Dear Pregnancy Body Pillow,
We had a rocky start. You were a hand-me-down, a second-class-citizen, cast aside by a good friend with a newborn. She was eager to return to belly-sleeping, so you got the swift boot. I was a skeptic, set in my pre-pregnancy sleep ways, but I had heard promising claims. I experimented with you in the glow of my first pre-natal weeks, before I truly needed you, and during our inaugural evening together I had the highest hopes. Unfortunately, we wound up wrestling until the wee morning hours when I kicked you out of bed, and there you remained, coiled on the floor gathering dust until I reached the beginning of my third trimester.
It was then I got word about the potential dangers of back-sleeping (turns out the vena cava is not a wine bar), and my belly was becoming increasingly unwieldy. So, I picked you up (that was no picnic with said belly), dusted you off (literally) and begrudgingly decided to give you a second chance.
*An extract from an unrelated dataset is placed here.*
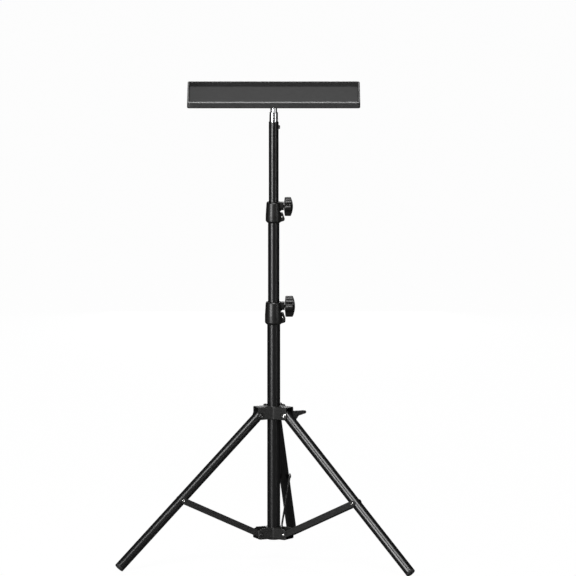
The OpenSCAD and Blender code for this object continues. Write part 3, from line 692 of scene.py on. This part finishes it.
# Tray: moulded pan with a rounded rim and a pebbled skin. The top of the rim carries a painted highlight: a
# lighter band that stands in for the overhead lamp's glint on its rounding.
tray_low, tray_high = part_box("tray_pan")
tray_floor = 0.002
rim_wall = 0.003
rim_round = 0.0022
base_round = 0.002
tray_corner = 0.0055
tray_fillet = 0.0015
mat_gap = 0.0002
lip = rim_wall - rim_round
tray_centre = Vector((mast.x, mast.y, tray_low.z))
half_x, half_y = (tray_high.x - tray_low.x) / 2, (tray_high.y - tray_low.y) / 2
tray_height = tray_high.z - tray_low.z


def frame_ring(inset, height):
    """Rectangle with round corners, moved in from the tray's outside."""
    x, y, r = half_x - inset, half_y - inset, max(tray_corner - inset, 0.0006)
    corners = [(x, -y, r), (x, y, r), (-x, y, r), (-x, -y, r)]
    return [(*point, height) for point in rounded(corners, steps=8)]


quarter = [math.pi / 2 * k / 6 for k in range(7)]
rise = [(1 - math.cos(turn), 1 - math.sin(turn)) for turn in quarter]
rings = [frame_ring(base_round * off, base_round * up_share) for up_share, off in rise]
rings += [frame_ring(rim_round * off, tray_height - rim_round * down) for off, down in rise]
rings += [frame_ring(rim_wall - lip * (1 - off), tray_height - lip * off * 0.9) for off, _ in rise[3:]]
rings += [frame_ring(rim_wall + mat_gap + tray_fillet * off, tray_floor + tray_fillet * down)
          for off, down in rise]
shape = bmesh.new()
skinned(shape, rings, Matrix.Translation(tray_centre))
# The pebbled skin's edges are painted lighter, partly as rub wear and partly as a painted highlight along
# the rim's rounding.
pebbled = coated(
    "Pebbled black tray", (0.008, 0.008, 0.008), (0.16, 0.16, 0.16), gloss=0.5, swing=0.06,
    grain=0.0018, depth=0.00016, specular=0.4, edge=0.0012, rub=0.9, speckle=0.6, flow=0.6, dust=0.05
)
tray = piece("tray_moulding", shape, pebbled, "tray_plastic", "tray", "tray_pan")
# Painted highlight: a lighter finish on the rim's top, in place of the lamp's glint on the rounded lip.
rim_painted_highlight = coated(
    "Tray rim painted highlight", (0.11, 0.11, 0.11), (0.3, 0.3, 0.3), gloss=0.36, swing=0.06,
    grain=0.0018, depth=0.00005, specular=0.5, edge=0.0012, rub=0.5, speckle=0.2, dust=0.05
)
tray.data.materials.append(rim_painted_highlight)
# The band of faces near the top of the rim takes the painted highlight.
highlight_band_depth = rim_round * 0.85
for face in tray.data.polygons:
    face.material_index = int(face.center.z > tray_high.z - highlight_band_depth)

# Grip mat: a thin sheet of dark grey rubber, cut to size and laid loose inside the rim. Its skin is dull
# and finely grained.
mat_rubber = coated(
    "Grip mat", (0.034, 0.034, 0.034), (0.05, 0.05, 0.05), gloss=0.85, swing=0.05,
    grain=0.0012, depth=0.00008, specular=0.08, edge=0.0004, rub=0.2, speckle=0.35
)
low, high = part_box("tray_mat")
mat_x, mat_y, mat_t = (high.x - low.x) / 2, (high.y - low.y) / 2, high.z - low.z
mat_corner, mat_edge = 0.002, 0.0005
shape = bmesh.new()
plate(shape, rounded([
    (mat_x, -mat_y, mat_corner), (mat_x, mat_y, mat_corner),
    (-mat_x, mat_y, mat_corner), (-mat_x, -mat_y, mat_corner)
], steps=6), Matrix.Translation((low + high) / 2), mat_t, mat_edge)
piece("grip_sheet", shape, mat_rubber, "grip_mat", "tray", "tray_mat")

# Flange under the tray: a ribbed nylon moulding with the socket for the spigot, held by four pan-head
# screws with cross recesses.
melted("tray_socket", "tray_flange", moulded_nylon, "tray",
       grain=0.0005, passes=5, keep=0.35)
shape = bmesh.new()
flange_depth, screw_circle = 0.003, 0.028
for x, y, _ in circle(screw_circle, 0, 4):
    place = Vector((mast.x + x, mast.y + y, tray_low.z - flange_depth))
    driven_head(shape, standing(place, -up), radius=0.00375, height=0.0024, arm=0.0022, half_slot=0.0005)
piece("tray_screw_set", shape, rivet_steel, "bright_steel", "tray", "tray_screws", crease=28)

# Clamp knobs: moulded nylon grips with four round lobes, a domed face and a sloping back, each on the end
# of its clamp screw.
knob_crown = 0.0047
knob_back = 0.0072
knob_edge = 0.0018
knob_round = 144
clamp_screw_radius = 0.003


def lobe_reach(angle, reach):
    """Distance from a knob's centre to its edge at an angle: round lobes joined by round hollows."""
    lobe, waist = reach * 0.33, reach * 0.64
    centre = reach - lobe
    hollow = (waist ** 2 + centre ** 2 - lobe ** 2 - math.sqrt(2) * centre * waist)
    hollow /= 2 * lobe - 2 * waist + math.sqrt(2) * centre
    away = waist + hollow
    turn = abs((angle + math.pi / 4) % (math.pi / 2) - math.pi / 4)
    meeting = Vector((centre, 0)).lerp(Vector((away, away)) / math.sqrt(2), lobe / (lobe + hollow))
    if turn < math.atan2(meeting.y, meeting.x):
        return centre * math.cos(turn) + math.sqrt(max(lobe ** 2 - (centre * math.sin(turn)) ** 2, 0))
    gap = math.pi / 4 - turn
    return away * math.cos(gap) - math.sqrt(max(hollow ** 2 - (away * math.sin(gap)) ** 2, 0))


def knob(name, node, body, rim):
    """Lobed knob whose screw points along -X."""
    low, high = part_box(node)
    reach = (high.y - low.y) / 2
    back = high.x - rim - knob_crown
    ball = (reach ** 2 + knob_crown ** 2) / (2 * knob_crown)
    turns = [math.tau * k / knob_round for k in range(knob_round)]
    edge = [(lobe_reach(t, reach) * math.cos(t), lobe_reach(t, reach) * math.sin(t)) for t in turns]
    crest = offset(edge, knob_edge)

    def face_height(x, y):
        return rim + knob_crown - ball + math.sqrt(ball ** 2 - x * x - y * y)

    rings = [circle(knob_back * share, 0, knob_round) for share in (0, 0.5, 1)]
    for inset, height in ((0.0016, 0.0011), (0.0007, 0.0014), (0.0002, 0.002), (0, 0.003)):
        rings.append([(x, y, height) for x, y in offset(edge, inset)])
    for k in range(7):
        turn = math.pi / 2 * k / 6
        side = offset(edge, knob_edge * (1 - math.cos(turn)))
        rings.append([
            (x, y, face_height(*top) - knob_edge * (1 - math.sin(turn))) for (x, y), top in zip(side, crest)
        ])
    for share in (0.93, 0.84, 0.72, 0.58, 0.42, 0.25, 0.1):
        rings.append([(x * share, y * share, face_height(x * share, y * share)) for x, y in crest])
    rings.append([(0, 0, rim + knob_crown)])
    centre = Vector((back, (low.y + high.y) / 2, (low.z + high.z) / 2))
    place = Matrix.Translation(centre) @ Matrix.Rotation(math.pi / 2, 4, "Y")
    shape = bmesh.new()
    skinned(shape, rings, place)
    inner, outer = low.x - back, 0.001
    turned(shape, [(0, inner)] + rounded([
        (clamp_screw_radius, inner, 0.0005), (clamp_screw_radius, outer, 0), (0, outer, 0)
    ], steps=2), place, around=40)
    piece(name, shape, moulded_nylon, "clamp_plastic", body, node, crease=60)


knob("lower_grip_knob", "lower_knob", "lower_knob", rim=0.015)
knob("upper_grip_knob", "upper_knob", "upper_knob", rim=0.0125)

# Studio: a plain pale floor that runs on as the white background and keeps a faint shadow of the stand.
# Soft lamps stand in front, above and behind. Mirrored rays find a soft grey room, dimmer at the back.
floor_half = 60.0
floor_white = 0.97
room_fill = 0.4
shape = bmesh.new()
bmesh.ops.create_grid(shape, x_segments=1, y_segments=1, size=floor_half)
floor_mesh = bpy.data.meshes.new("floor")
shape.to_mesh(floor_mesh)
shape.free()
floor = bpy.data.objects.new("floor", floor_mesh)
floor.location.z = cad_low.z - 0.0002
bpy.context.scene.collection.objects.link(floor)
paper = bpy.data.materials.new("Pale floor")
paper.use_nodes = True
tree = paper.node_tree
ground = tree.nodes["Principled BSDF"]
ground.inputs["Base Color"].default_value = (0.8, 0.8, 0.8, 1)
ground.inputs["Roughness"].default_value = 0.9
ground.inputs["Specular IOR Level"].default_value = 0.1


def mirror_light(tree, coordinates, reach):
    """Light that mirrored rays find: soft in front of the stand and dim behind it."""
    place = tree.nodes.new("ShaderNodeTexCoord")
    parts = tree.nodes.new("ShaderNodeSeparateXYZ")
    fade = tree.nodes.new("ShaderNodeMapRange")
    tree.links.new(place.outputs[coordinates], parts.inputs[0])
    tree.links.new(parts.outputs["Y"], fade.inputs["Value"])
    for label, value in (("From Min", -reach), ("From Max", reach), ("To Min", 0.15), ("To Max", 0.02)):
        fade.inputs[label].default_value = value
    return fade.outputs["Result"]


path = tree.nodes.new("ShaderNodeLightPath")
mirrored = sum_node(tree, "MAXIMUM", path.outputs["Is Glossy Ray"], path.outputs["Is Transmission Ray"])
share = sum_node(tree, "MULTIPLY_ADD", path.outputs["Is Camera Ray"], floor_white, mirrored)
glow = tree.nodes.new("ShaderNodeEmission")
dimmed = sum_node(tree, "MULTIPLY", mirrored, mirror_light(tree, "Object", 0.6))
tree.links.new(sum_node(tree, "ADD", path.outputs["Is Camera Ray"], dimmed), glow.inputs["Strength"])
mix = tree.nodes.new("ShaderNodeMixShader")
tree.links.new(share, mix.inputs["Fac"])
tree.links.new(ground.outputs[0], mix.inputs[1])
tree.links.new(glow.outputs[0], mix.inputs[2])
under = tree.nodes.new("ShaderNodeMixShader")
clear = tree.nodes.new("ShaderNodeBsdfTransparent")
facing = tree.nodes.new("ShaderNodeNewGeometry")
tree.links.new(facing.outputs["Backfacing"], under.inputs["Fac"])
tree.links.new(mix.outputs[0], under.inputs[1])
tree.links.new(clear.outputs[0], under.inputs[2])
tree.links.new(under.outputs[0], tree.nodes["Material Output"].inputs["Surface"])
floor_mesh.materials.append(paper)

world = bpy.data.worlds.new("Studio air")
bpy.context.scene.world = world
world.use_nodes = True
sky = world.node_tree
air = sky.nodes["Background"]
air.inputs["Color"].default_value = (1, 1, 1, 1)
path = sky.nodes.new("ShaderNodeLightPath")
mirrored = sum_node(sky, "MAXIMUM", path.outputs["Is Glossy Ray"], path.outputs["Is Transmission Ray"])
others = sum_node(sky, "SUBTRACT", 1.0, sum_node(sky, "MAXIMUM", path.outputs["Is Camera Ray"], mirrored))
shine = mirror_light(sky, "Generated", 0.4)
dimmed = sum_node(sky, "MULTIPLY_ADD", mirrored, shine, path.outputs["Is Camera Ray"])
sky.links.new(sum_node(sky, "MULTIPLY_ADD", others, room_fill, dimmed), air.inputs["Strength"])


def softbox(name, azimuth, elevation, distance, width, height, power, aim_height=0.5):
    """Rectangular lamp aimed at the mast. Azimuth 0 is the front, 90 the right."""
    middle = Vector((mast.x, mast.y, aim_height))
    a, e = math.radians(azimuth), math.radians(elevation)
    away = Vector((math.sin(a) * math.cos(e), -math.cos(a) * math.cos(e), math.sin(e)))
    lamp = bpy.data.lights.new(name, "AREA")
    lamp.shape = "RECTANGLE"
    lamp.size = width
    lamp.size_y = height
    lamp.energy = power
    held = bpy.data.objects.new(name, lamp)
    held.location = middle + away * distance
    held.rotation_euler = away.to_track_quat("Z", "Y").to_euler()
    held.visible_camera = False
    bpy.context.scene.collection.objects.link(held)


softbox("key strip", azimuth=-37.5, elevation=4, distance=3.0, width=0.8, height=1.3, power=72,
        aim_height=0.55)
softbox("right strip", azimuth=47, elevation=4, distance=3.2, width=0.5, height=1.3, power=9,
        aim_height=0.55)
softbox("overhead", azimuth=-4, elevation=47, distance=2.6, width=1.3, height=0.9, power=52)
softbox("rear strip", azimuth=180, elevation=0, distance=3.0, width=0.7, height=0.8, power=9,
        aim_height=0.3)
softbox("rear overhead", azimuth=180, elevation=45, distance=2.6, width=1.2, height=0.9, power=30)

# Camera: far off with a long lens, level with nothing, looking slightly down as in the photo.
view_distance = 40.51
view_pitch = math.radians(9.104)
aim_right, aim_height = 0.0275, 0.5308
aim = Vector((mast.x + aim_right, mast.y, aim_height))
camera_data = bpy.data.cameras.new("camera")
camera_data.sensor_width = 36
camera_data.lens = 1315.2
camera_data.clip_end = 300
camera = bpy.data.objects.new("camera", camera_data)
camera.location = aim + Vector((0, -math.cos(view_pitch), math.sin(view_pitch))) * view_distance
camera.rotation_euler = (math.pi / 2 - view_pitch, 0, 0)
bpy.context.scene.collection.objects.link(camera)
bpy.context.scene.camera = camera
bpy.context.scene.view_settings.view_transform = "Standard"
Annoyingly, you come not only with a C-curve, but a learning curve. It took me a full fortnight to get acquainted with your squirrel-y disposition. While you claim you'll bend to my will, I now see it's your way or the highway. You leave me merely two nighttime options: clutch you like a needy child latches onto the leg of his apologetic mother, or lean backwards into you the way a mangy dog demands back scratches. I simultaneously desire you and feel betrayed by your limitations, like a vibrator whose batteries are dying.
But here's the thing: I need you now. I can't do it without you. And I admit that I'm weak. My mother-friends have said,"Don't bother with the body pillow, just use a regular one between your legs," but it's no use. I want you between my legs, PBP. I hate myself for loving you.
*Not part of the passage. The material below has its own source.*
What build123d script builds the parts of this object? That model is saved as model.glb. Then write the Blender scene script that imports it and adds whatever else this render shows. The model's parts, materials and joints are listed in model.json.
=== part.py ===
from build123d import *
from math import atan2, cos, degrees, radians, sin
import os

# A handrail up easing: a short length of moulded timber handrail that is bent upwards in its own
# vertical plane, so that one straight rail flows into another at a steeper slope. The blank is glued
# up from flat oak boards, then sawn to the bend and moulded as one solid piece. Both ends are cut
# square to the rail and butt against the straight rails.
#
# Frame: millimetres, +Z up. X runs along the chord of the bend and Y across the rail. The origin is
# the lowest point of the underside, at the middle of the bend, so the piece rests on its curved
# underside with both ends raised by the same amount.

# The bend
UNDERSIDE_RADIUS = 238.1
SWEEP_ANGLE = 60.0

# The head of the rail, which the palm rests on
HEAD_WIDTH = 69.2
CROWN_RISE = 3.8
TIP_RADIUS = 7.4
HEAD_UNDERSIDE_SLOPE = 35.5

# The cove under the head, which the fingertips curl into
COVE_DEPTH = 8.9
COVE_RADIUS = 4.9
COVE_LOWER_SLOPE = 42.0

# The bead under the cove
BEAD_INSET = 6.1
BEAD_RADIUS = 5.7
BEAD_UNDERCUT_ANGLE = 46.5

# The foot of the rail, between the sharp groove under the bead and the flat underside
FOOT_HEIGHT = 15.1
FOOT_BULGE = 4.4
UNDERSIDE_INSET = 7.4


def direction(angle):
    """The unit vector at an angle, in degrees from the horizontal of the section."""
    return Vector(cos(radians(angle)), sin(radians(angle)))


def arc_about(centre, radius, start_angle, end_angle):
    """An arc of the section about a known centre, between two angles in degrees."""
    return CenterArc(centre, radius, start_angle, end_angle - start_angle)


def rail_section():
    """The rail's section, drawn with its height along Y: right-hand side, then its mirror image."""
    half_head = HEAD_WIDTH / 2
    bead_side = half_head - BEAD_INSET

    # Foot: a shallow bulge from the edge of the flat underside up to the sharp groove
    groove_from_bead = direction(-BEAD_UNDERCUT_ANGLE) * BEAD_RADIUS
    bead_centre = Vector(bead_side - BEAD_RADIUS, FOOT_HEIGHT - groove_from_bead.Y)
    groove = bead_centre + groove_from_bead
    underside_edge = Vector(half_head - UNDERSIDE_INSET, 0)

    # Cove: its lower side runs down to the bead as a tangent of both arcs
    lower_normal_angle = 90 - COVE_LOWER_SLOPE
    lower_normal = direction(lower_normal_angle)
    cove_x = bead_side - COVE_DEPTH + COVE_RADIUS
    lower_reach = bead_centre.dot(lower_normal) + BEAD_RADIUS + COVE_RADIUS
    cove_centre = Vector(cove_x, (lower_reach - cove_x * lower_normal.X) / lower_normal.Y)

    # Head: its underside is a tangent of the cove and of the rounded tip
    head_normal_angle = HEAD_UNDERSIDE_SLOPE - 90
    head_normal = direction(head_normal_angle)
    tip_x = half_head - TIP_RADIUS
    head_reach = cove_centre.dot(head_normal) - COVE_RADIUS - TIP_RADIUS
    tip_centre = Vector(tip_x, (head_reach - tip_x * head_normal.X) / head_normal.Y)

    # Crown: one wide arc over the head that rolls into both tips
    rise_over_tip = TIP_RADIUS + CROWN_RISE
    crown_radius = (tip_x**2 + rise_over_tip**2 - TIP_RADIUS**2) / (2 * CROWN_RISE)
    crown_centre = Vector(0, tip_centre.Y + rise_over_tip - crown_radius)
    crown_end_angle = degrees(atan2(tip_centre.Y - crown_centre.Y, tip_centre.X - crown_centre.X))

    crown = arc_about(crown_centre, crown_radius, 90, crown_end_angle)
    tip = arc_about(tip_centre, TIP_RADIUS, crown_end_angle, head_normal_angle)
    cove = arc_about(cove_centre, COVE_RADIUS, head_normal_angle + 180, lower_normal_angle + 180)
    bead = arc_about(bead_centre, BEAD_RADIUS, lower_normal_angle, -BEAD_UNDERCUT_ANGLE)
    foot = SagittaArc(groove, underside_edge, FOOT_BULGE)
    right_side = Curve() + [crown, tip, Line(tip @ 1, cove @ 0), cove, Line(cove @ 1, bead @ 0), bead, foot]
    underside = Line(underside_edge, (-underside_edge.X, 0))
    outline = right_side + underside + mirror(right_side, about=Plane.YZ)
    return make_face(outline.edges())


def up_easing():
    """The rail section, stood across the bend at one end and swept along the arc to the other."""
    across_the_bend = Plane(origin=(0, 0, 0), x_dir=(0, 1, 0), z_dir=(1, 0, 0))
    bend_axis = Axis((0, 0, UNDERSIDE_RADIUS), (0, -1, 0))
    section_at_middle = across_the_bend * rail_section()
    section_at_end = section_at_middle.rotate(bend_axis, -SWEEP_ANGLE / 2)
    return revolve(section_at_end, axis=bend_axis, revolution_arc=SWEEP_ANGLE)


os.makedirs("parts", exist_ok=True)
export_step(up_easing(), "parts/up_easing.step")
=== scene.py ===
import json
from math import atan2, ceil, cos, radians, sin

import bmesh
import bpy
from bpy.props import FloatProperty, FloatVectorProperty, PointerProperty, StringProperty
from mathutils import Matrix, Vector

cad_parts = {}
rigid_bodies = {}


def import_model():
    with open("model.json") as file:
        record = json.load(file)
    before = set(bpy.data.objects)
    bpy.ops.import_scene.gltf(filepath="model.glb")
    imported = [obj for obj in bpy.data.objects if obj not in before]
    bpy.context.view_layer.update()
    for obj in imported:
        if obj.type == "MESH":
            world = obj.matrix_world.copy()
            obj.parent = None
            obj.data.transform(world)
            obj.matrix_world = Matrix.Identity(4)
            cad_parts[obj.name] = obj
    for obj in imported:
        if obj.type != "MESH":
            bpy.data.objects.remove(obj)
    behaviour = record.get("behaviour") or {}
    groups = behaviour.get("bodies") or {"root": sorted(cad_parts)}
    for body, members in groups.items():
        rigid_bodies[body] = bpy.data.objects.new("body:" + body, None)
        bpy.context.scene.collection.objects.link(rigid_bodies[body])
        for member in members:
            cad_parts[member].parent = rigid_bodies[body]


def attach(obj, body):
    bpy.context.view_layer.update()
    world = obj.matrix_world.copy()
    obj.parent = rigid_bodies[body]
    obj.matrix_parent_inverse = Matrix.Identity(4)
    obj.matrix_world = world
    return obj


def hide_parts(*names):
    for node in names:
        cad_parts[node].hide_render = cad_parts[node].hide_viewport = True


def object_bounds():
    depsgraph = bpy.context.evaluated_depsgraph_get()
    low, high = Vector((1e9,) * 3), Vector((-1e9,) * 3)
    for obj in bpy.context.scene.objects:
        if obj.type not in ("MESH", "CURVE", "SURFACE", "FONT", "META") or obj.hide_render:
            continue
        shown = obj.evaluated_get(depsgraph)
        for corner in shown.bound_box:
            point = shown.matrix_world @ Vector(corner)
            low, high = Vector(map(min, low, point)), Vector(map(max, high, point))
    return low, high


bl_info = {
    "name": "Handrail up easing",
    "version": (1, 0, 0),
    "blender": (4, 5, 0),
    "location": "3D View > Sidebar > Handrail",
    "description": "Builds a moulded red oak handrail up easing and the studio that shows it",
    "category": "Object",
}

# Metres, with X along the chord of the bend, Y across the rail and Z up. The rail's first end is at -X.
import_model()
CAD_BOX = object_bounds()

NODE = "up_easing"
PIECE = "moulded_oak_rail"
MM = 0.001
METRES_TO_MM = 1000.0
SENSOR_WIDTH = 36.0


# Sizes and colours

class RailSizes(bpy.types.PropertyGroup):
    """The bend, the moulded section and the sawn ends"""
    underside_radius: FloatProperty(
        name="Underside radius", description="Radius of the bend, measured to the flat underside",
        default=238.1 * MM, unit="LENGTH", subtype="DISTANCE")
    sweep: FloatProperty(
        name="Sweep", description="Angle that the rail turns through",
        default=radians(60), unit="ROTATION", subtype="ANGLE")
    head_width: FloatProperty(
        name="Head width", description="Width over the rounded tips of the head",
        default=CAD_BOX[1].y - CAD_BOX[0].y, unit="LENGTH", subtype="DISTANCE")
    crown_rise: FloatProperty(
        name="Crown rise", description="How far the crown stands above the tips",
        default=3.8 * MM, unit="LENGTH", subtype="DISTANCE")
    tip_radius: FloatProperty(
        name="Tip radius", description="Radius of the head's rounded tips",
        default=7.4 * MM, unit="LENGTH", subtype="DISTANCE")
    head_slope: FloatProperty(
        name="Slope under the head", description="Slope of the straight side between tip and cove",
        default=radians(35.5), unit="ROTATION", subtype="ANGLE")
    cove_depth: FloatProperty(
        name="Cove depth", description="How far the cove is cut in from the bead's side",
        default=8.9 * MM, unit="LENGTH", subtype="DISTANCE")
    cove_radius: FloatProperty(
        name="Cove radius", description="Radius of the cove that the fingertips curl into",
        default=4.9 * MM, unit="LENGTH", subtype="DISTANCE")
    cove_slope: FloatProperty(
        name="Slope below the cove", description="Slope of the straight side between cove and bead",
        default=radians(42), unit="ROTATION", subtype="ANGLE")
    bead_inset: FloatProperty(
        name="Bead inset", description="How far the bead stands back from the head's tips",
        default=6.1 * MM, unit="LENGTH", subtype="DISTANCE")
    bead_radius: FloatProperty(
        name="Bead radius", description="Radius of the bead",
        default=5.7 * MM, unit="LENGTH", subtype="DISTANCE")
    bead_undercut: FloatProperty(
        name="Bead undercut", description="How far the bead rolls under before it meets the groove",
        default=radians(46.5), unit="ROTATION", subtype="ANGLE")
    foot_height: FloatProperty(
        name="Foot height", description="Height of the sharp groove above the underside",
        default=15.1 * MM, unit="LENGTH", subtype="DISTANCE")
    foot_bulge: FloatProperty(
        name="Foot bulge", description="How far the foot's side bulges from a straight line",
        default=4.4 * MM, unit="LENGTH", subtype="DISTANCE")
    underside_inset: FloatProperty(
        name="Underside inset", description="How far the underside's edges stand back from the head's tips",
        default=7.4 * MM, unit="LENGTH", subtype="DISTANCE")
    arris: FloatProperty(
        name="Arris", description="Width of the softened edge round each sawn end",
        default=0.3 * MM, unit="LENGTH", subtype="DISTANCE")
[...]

Despite your ability to make side-sleeping slightly less horrible, you have copious liabilities. Yet I keep coming back to you like an aloof boyfriend or straight-across bangs. You're hot. Like polyester-blend hot. I wake up clammy and not without the type of skin irritations caused by synthetic fabrics. And getting out of you is a nightmare. Your looped ends trip up my already-compromised ability to move gracefully. Do you enjoy making me feel foolish 12 times a night when I'm forced to get up and pee? Do you?
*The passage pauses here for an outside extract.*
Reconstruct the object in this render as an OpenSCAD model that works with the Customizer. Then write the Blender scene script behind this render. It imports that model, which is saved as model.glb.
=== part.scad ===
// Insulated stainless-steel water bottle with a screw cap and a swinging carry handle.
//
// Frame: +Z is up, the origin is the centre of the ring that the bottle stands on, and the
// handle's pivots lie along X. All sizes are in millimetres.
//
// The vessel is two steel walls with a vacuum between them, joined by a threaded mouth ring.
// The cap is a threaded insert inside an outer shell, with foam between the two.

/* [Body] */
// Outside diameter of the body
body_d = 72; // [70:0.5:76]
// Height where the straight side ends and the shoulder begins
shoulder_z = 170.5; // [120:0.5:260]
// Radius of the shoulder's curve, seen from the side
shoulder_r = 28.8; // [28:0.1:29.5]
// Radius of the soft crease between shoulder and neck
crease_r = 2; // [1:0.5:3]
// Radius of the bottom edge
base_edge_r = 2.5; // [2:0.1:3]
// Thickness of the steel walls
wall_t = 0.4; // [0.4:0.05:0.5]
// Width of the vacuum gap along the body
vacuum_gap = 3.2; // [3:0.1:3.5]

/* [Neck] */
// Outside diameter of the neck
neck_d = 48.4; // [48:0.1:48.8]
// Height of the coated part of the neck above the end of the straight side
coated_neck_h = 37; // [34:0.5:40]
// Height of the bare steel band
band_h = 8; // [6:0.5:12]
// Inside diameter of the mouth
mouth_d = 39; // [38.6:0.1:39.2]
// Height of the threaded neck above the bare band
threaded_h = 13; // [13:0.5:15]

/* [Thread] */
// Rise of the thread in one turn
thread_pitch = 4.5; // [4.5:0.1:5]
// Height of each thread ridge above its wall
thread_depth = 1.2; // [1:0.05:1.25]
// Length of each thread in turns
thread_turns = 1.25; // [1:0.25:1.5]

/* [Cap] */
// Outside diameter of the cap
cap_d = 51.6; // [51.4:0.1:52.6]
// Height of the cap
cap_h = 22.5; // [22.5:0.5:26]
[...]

And pray tell, where am I supposed to stash you in the daytime? If you stay inside the bed, I get small heart attacks every time I enter the bedroom, as my peripheral vision assumes you're a dead body. On top of the bed, you're a pathetic eyesore, a giant, curly pillow-turd that tarnishes my bedroom's minimalistic, non-turd design scheme. I have to hide you like a Real Housewives addiction or a penchant for high-caloric coffee drinks with extra whipped cream and caramel drizzle.
My husband calls you The Interloper. You literally come between us. And that night when he came back from the bathroom half-asleep and rubbed your spine for a full minute before realizing it wasn't his wife's? That didn't help your case. I had to stick up for you, PBP. And it made me feel sad and small. What have I become?